Requirement
Search the material below for the word "pose". Copy every line that has it.

Material shown

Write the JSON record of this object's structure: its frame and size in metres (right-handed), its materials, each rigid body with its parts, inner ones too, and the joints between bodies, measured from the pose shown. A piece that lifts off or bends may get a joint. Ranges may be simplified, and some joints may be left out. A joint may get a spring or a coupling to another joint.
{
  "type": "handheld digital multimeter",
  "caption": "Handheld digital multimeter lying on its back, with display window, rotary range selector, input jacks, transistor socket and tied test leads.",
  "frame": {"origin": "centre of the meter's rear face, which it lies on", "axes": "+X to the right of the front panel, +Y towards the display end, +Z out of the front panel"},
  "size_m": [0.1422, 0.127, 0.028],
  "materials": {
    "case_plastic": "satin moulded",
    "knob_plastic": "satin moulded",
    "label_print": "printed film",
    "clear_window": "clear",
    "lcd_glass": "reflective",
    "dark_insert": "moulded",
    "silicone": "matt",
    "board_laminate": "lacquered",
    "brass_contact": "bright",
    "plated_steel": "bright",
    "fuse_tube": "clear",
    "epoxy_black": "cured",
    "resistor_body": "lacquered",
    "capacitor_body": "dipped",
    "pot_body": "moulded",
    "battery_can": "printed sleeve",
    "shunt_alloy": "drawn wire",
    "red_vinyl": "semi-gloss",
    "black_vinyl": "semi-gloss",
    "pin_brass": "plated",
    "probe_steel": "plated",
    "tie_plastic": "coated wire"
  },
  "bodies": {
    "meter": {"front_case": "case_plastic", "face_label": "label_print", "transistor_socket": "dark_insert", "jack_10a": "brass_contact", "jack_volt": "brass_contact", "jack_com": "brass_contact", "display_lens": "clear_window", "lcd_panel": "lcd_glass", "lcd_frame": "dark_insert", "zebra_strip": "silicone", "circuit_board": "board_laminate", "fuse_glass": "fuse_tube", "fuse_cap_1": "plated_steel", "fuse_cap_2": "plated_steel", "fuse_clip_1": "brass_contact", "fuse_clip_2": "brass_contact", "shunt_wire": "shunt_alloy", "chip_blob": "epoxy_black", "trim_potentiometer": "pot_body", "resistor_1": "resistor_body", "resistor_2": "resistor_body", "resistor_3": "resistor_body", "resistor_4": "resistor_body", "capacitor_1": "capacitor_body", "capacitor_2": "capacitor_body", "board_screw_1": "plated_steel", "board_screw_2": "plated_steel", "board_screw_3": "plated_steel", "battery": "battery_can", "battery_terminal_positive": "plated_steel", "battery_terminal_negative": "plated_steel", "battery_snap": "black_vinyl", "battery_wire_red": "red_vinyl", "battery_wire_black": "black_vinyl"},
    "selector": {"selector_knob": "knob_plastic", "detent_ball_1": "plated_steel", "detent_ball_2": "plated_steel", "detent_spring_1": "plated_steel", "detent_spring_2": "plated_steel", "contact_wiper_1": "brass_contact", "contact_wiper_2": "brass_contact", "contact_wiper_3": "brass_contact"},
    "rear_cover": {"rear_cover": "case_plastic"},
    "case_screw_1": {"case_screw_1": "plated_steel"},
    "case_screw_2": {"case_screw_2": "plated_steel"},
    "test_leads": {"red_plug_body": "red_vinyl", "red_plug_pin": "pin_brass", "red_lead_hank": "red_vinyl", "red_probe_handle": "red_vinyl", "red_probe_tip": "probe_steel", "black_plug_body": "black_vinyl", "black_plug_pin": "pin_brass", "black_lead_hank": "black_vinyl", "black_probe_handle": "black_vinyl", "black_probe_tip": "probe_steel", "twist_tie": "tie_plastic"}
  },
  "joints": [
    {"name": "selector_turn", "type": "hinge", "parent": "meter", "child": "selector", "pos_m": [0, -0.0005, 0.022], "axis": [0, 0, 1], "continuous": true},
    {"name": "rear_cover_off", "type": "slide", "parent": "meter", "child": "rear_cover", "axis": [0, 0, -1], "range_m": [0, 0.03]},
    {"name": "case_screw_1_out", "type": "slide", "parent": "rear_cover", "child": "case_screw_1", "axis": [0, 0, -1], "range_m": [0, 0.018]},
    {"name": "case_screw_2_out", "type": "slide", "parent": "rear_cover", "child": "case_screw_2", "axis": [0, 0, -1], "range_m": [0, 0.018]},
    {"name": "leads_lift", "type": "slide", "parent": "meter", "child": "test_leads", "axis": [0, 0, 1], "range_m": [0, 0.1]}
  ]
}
---
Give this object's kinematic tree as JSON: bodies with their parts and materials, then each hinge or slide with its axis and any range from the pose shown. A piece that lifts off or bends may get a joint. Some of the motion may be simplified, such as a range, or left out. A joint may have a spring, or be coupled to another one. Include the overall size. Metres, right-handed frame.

Answer to this problem
Write the JSON record of this object's structure: its frame and size in metres (right-handed), its materials, each rigid body with its parts, inner ones too, and the joints between bodies, measured from the pose shown. A piece that lifts off or bends may get a joint. Ranges may be simplified, and some joints may be left out. A joint may get a spring or a coupling to another joint.
Give this object's kinematic tree as JSON: bodies with their parts and materials, then each hinge or slide with its axis and any range from the pose shown. A piece that lifts off or bends may get a joint. Some of the motion may be simplified, such as a range, or left out. A joint may have a spring, or be coupled to another one. Include the overall size. Metres, right-handed frame.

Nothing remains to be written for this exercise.